[Entries with model source code]
BEGIN

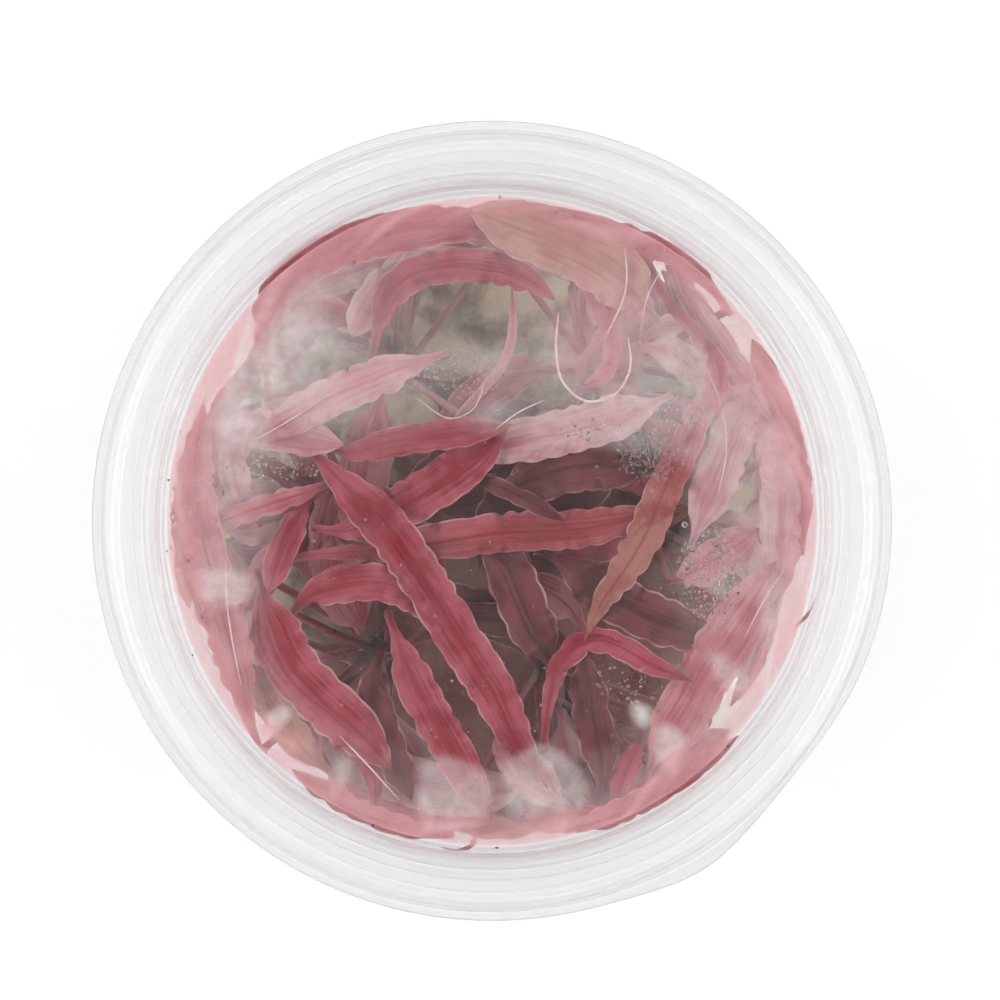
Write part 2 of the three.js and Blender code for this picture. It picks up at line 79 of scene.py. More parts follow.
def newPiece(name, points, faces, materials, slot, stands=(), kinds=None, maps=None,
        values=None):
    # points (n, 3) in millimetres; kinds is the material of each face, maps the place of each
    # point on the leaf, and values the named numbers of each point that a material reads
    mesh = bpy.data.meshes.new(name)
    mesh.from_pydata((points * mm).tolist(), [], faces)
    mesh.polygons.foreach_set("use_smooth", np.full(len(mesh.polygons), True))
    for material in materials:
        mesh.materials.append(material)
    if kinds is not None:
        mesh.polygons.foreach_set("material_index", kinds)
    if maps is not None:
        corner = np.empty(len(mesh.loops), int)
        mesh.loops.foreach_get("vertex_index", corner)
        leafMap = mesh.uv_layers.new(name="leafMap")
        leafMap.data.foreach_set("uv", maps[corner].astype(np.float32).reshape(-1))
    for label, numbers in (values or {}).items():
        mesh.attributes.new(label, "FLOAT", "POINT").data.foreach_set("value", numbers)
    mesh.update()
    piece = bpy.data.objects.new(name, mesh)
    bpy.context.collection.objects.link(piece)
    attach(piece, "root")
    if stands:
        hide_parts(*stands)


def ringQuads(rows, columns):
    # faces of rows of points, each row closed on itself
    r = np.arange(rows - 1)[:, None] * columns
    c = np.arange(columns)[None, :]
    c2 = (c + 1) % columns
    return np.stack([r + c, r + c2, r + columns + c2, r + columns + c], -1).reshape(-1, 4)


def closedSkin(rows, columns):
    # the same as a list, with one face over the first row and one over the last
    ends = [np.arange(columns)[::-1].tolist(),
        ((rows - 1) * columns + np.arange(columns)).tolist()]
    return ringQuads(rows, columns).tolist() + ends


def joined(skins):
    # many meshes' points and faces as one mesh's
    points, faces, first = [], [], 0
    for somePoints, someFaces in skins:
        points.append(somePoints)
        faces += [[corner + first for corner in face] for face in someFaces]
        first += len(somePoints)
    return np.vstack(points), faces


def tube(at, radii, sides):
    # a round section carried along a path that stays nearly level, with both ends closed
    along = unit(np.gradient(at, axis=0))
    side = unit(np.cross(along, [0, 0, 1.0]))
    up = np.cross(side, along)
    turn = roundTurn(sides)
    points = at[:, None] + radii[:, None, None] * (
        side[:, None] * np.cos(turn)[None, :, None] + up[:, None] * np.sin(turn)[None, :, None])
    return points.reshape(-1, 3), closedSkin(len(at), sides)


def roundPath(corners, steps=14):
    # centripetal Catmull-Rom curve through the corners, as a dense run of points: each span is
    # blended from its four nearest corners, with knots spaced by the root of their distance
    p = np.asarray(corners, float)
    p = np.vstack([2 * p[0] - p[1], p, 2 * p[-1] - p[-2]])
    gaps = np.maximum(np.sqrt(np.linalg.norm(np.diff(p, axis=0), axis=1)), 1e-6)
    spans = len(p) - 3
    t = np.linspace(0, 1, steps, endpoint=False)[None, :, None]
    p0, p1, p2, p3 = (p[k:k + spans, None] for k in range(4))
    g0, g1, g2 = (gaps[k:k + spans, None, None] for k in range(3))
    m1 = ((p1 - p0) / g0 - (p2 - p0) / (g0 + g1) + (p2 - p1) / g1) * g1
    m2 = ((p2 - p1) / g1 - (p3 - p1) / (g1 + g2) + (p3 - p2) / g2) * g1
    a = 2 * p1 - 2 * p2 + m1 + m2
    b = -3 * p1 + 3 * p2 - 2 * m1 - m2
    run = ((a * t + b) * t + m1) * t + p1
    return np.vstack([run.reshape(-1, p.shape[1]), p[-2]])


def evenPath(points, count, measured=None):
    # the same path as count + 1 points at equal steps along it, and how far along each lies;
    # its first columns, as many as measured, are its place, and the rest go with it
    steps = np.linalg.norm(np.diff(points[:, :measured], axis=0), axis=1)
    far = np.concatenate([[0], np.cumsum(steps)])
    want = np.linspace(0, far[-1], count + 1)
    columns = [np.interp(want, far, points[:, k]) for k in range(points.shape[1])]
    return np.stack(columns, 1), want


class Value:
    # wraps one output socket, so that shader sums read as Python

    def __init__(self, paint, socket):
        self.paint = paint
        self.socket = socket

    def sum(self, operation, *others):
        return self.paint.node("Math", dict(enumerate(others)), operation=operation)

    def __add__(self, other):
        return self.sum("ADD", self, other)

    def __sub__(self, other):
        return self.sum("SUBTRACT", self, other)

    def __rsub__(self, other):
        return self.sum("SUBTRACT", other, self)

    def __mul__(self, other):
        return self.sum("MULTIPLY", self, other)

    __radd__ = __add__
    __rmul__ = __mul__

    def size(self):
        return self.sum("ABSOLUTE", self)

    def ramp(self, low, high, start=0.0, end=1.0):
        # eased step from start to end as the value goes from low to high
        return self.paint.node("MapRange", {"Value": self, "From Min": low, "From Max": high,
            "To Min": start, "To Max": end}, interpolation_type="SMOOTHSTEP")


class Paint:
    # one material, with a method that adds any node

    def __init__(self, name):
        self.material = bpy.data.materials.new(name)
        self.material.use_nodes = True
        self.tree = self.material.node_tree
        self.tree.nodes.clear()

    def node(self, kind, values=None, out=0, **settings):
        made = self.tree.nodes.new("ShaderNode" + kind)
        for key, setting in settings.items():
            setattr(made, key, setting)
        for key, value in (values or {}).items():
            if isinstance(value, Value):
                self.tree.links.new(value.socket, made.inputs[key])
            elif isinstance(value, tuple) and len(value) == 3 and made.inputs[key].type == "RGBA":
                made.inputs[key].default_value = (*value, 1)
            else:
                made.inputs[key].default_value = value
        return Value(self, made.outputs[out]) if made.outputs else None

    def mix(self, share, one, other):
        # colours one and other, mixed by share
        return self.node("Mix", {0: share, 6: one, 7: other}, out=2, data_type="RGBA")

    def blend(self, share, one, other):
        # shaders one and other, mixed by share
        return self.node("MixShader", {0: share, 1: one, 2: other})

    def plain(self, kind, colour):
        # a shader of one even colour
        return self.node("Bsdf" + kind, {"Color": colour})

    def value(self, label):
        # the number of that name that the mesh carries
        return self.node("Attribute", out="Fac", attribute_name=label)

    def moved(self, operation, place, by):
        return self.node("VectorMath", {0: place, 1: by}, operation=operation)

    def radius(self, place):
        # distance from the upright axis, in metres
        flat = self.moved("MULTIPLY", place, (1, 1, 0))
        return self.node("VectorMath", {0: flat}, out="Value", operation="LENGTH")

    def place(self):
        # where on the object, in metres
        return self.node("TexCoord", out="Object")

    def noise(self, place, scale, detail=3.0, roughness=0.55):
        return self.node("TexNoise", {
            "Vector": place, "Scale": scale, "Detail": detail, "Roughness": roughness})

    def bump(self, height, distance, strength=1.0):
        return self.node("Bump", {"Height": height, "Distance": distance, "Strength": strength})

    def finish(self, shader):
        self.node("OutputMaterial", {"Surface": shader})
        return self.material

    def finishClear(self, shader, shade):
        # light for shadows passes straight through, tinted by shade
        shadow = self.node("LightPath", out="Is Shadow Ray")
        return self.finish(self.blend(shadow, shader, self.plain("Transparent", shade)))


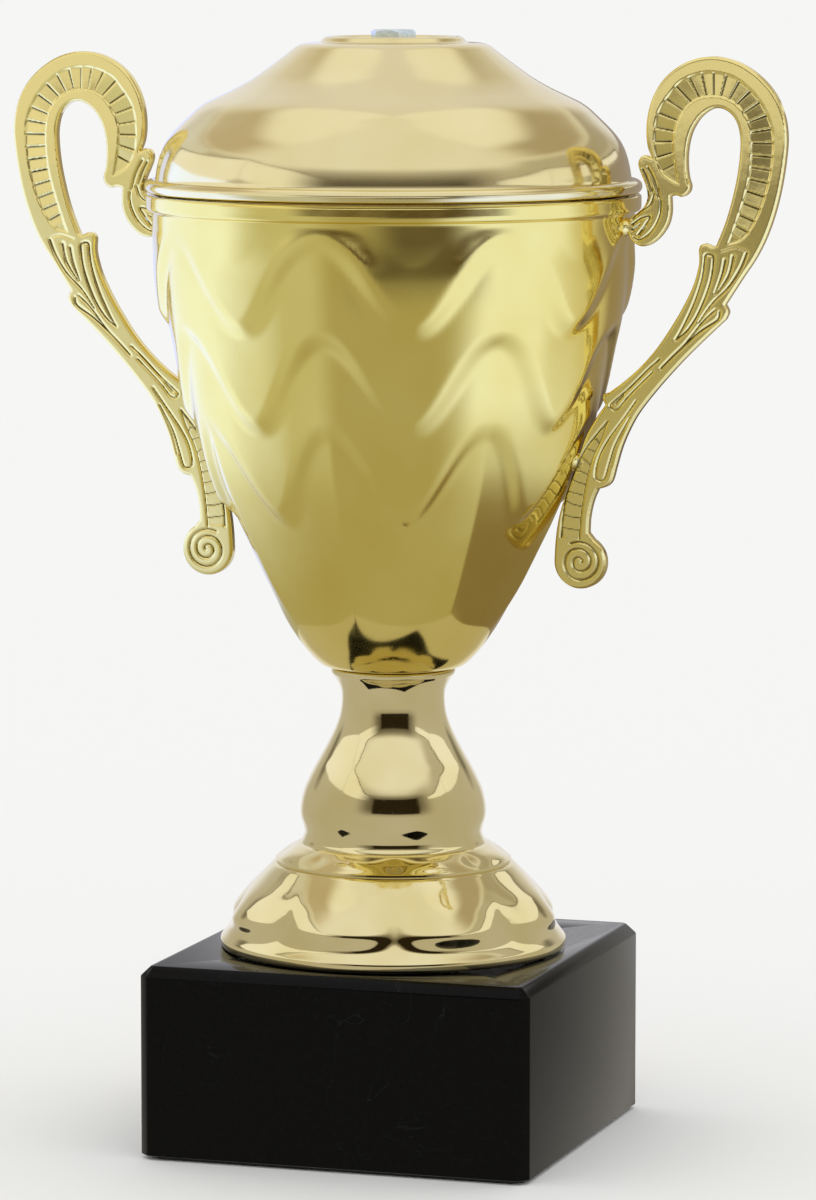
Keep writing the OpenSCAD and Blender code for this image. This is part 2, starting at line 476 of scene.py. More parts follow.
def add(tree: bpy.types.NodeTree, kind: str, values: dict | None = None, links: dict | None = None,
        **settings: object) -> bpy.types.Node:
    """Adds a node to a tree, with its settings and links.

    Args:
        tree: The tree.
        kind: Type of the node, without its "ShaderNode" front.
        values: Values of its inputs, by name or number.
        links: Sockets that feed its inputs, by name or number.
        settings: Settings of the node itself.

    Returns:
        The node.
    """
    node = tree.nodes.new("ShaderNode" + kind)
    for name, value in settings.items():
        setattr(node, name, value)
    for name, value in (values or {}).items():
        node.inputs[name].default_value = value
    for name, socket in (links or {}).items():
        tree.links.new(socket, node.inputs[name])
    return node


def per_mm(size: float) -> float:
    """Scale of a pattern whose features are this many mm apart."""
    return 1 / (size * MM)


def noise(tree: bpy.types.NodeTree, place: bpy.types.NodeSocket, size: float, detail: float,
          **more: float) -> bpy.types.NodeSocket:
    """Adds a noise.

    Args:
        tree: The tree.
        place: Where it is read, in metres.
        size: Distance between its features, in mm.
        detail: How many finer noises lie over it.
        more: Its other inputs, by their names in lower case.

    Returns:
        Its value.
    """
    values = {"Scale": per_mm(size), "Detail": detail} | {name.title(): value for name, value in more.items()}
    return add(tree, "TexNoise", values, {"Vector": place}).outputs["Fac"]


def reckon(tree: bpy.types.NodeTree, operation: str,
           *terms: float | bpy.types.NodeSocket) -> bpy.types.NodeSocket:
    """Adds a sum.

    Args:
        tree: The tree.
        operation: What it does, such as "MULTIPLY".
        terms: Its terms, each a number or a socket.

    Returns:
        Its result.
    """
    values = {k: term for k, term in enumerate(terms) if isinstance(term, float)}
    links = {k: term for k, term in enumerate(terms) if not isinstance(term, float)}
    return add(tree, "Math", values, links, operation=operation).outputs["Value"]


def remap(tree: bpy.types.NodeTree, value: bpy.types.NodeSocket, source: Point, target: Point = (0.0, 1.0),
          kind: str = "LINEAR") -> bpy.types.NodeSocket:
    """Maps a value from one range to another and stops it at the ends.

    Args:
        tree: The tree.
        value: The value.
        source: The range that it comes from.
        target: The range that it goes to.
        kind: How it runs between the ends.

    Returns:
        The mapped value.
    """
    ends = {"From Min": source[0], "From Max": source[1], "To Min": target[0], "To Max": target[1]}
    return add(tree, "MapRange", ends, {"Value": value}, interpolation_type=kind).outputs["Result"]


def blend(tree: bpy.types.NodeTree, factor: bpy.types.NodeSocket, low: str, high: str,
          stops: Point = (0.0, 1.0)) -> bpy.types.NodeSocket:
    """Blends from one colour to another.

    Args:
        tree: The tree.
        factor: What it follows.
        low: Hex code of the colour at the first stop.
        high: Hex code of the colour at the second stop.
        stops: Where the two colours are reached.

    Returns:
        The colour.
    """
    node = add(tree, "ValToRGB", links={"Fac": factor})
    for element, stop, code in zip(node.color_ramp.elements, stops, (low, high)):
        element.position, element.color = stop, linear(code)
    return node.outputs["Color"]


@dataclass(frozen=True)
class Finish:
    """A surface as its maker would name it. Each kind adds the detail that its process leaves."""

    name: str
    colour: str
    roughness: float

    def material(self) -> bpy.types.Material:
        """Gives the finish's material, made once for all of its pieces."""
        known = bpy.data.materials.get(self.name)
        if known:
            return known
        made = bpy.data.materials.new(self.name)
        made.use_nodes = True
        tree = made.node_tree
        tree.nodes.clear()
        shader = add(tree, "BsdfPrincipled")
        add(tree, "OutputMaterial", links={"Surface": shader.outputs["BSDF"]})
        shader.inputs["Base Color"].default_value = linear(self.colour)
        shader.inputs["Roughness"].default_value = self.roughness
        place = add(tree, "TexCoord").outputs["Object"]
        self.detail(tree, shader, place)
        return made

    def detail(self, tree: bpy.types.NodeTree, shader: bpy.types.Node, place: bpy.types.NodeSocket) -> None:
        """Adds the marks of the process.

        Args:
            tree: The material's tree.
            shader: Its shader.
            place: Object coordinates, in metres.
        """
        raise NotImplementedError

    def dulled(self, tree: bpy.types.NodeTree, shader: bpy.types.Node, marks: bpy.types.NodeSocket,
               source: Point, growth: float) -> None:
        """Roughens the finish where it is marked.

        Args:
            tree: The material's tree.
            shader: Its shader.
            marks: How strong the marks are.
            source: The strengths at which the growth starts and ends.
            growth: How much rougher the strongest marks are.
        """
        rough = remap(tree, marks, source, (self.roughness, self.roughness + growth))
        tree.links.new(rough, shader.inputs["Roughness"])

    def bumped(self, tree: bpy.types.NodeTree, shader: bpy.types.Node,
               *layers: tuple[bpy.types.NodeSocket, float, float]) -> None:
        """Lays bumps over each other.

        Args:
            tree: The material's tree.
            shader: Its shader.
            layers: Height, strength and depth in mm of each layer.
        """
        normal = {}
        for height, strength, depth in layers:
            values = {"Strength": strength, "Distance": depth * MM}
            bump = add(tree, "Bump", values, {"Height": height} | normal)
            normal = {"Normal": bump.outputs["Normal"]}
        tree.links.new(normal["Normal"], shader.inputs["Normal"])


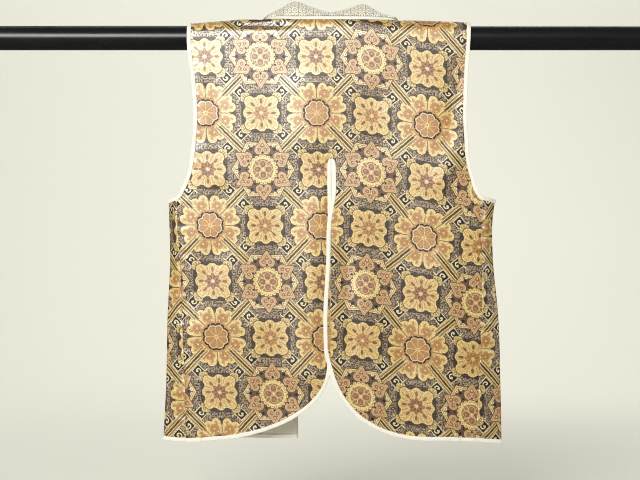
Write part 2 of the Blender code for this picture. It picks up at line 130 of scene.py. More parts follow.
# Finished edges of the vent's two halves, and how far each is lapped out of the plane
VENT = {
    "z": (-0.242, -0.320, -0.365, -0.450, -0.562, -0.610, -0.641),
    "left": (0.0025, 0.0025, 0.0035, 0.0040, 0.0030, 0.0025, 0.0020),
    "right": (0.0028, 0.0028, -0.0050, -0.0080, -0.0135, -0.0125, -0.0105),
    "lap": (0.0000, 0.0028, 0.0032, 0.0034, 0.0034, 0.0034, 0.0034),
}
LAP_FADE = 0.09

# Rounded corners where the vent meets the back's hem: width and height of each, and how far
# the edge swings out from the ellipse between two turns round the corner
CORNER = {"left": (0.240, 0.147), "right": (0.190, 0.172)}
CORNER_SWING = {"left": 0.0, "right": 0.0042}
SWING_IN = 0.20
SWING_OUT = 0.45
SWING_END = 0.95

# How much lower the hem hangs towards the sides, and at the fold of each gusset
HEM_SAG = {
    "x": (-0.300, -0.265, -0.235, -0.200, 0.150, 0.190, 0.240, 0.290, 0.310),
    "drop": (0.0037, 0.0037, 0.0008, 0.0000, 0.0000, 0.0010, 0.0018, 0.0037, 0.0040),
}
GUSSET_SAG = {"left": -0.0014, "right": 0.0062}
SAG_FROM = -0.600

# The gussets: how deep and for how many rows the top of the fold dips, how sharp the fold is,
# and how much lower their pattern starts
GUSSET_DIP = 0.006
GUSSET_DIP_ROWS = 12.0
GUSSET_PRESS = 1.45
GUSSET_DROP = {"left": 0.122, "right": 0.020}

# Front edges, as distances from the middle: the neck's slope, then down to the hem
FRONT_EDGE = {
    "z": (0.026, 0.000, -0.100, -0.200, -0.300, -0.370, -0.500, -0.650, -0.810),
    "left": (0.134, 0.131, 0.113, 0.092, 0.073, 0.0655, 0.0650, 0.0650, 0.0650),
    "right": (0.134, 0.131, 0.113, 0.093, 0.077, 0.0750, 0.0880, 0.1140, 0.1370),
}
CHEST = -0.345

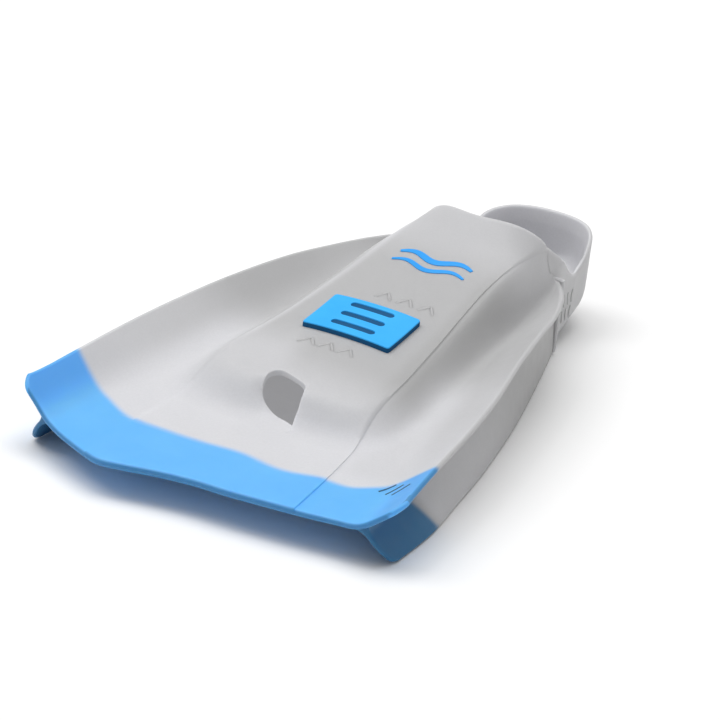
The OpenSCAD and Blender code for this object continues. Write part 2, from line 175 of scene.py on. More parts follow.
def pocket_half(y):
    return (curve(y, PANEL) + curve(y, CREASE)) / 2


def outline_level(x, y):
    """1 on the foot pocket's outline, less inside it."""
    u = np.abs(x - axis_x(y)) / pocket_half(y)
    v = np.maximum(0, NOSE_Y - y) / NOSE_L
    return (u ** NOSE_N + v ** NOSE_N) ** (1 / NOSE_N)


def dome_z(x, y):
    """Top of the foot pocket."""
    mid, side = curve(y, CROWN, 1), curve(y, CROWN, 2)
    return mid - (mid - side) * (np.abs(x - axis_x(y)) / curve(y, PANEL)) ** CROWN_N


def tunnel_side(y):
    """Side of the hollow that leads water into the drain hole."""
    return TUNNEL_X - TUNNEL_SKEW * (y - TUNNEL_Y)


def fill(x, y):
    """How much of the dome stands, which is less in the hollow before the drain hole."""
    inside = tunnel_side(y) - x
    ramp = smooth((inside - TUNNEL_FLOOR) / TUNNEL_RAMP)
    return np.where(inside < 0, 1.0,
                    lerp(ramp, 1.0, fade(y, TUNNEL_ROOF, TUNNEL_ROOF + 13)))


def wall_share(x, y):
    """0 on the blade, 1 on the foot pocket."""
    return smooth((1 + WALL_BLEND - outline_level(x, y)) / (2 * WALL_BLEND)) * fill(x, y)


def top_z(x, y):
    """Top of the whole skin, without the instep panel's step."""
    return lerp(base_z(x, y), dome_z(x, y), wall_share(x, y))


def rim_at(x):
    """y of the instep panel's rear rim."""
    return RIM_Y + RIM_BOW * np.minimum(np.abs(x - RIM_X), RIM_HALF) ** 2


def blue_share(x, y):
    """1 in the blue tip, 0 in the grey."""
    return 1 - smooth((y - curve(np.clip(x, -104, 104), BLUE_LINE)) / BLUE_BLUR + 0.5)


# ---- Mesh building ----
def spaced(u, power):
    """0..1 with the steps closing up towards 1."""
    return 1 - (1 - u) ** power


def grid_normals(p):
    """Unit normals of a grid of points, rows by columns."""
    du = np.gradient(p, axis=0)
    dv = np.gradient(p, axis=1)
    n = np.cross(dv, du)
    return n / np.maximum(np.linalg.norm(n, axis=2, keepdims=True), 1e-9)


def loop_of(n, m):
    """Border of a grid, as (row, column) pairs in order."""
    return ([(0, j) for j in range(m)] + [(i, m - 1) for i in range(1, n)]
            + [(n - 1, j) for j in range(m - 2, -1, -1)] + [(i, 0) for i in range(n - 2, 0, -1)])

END

> [Task statement]: Take the listing above and repeat exactly the lines from the one containing "Write part 2 of the Blender" through the one containing "LAP_FADE = 0.09", both included.

> [Worked answer]:
Write part 2 of the Blender code for this picture. It picks up at line 130 of scene.py. More parts follow.
# Finished edges of the vent's two halves, and how far each is lapped out of the plane
VENT = {
    "z": (-0.242, -0.320, -0.365, -0.450, -0.562, -0.610, -0.641),
    "left": (0.0025, 0.0025, 0.0035, 0.0040, 0.0030, 0.0025, 0.0020),
    "right": (0.0028, 0.0028, -0.0050, -0.0080, -0.0135, -0.0125, -0.0105),
    "lap": (0.0000, 0.0028, 0.0032, 0.0034, 0.0034, 0.0034, 0.0034),
}
LAP_FADE = 0.09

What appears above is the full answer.